_STATED TASK_
Every line that holds the string "bodies" is to be identified and copied.

_DATA BLOCK_
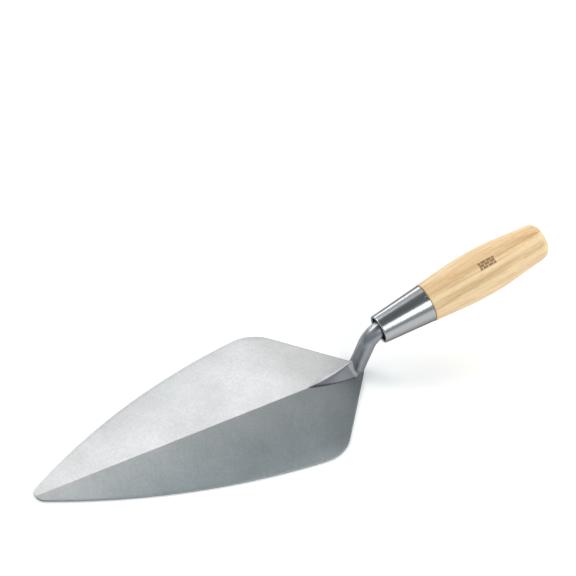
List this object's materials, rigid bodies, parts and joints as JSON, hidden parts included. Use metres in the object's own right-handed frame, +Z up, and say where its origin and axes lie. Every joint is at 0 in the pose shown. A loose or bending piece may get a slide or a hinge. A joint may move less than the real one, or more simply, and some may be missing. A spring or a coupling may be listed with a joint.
{
  "type": "brick trowel",
  "caption": "Kite-shaped steel blade with a rounded point and shoulders, a gooseneck shank on its centreline, a tapered steel ferrule and a turned wooden handle.",
  "frame": {"origin": "where the axis of the shank's leg meets the flat underside of the blade, on the centreline", "axes": "+X along the blade's centreline from its point towards the handle, +Z up out of the blade's top, so that the tool is symmetric about Y = 0"},
  "size_m": [0.4368, 0.1396, 0.0801],
  "materials": {
    "blade_steel": "satin ground spring steel, finely brushed across each half of the blade",
    "forged_steel": "tumbled forging with soft grinding marks",
    "ferrule_steel": "bright polished steel tube",
    "handle_wood": "pale turned hardwood under a clear satin lacquer"
  },
  "bodies": {
    "root": {"blade": "blade_steel", "shank": "forged_steel", "ferrule": "ferrule_steel", "handle": "handle_wood"}
  },
  "joints": []
}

_RESPONSE_
List this object's materials, rigid bodies, parts and joints as JSON, hidden parts included. Use metres in the object's own right-handed frame, +Z up, and say where its origin and axes lie. Every joint is at 0 in the pose shown. A loose or bending piece may get a slide or a hinge. A joint may move less than the real one, or more simply, and some may be missing. A spring or a coupling may be listed with a joint.
  "bodies": {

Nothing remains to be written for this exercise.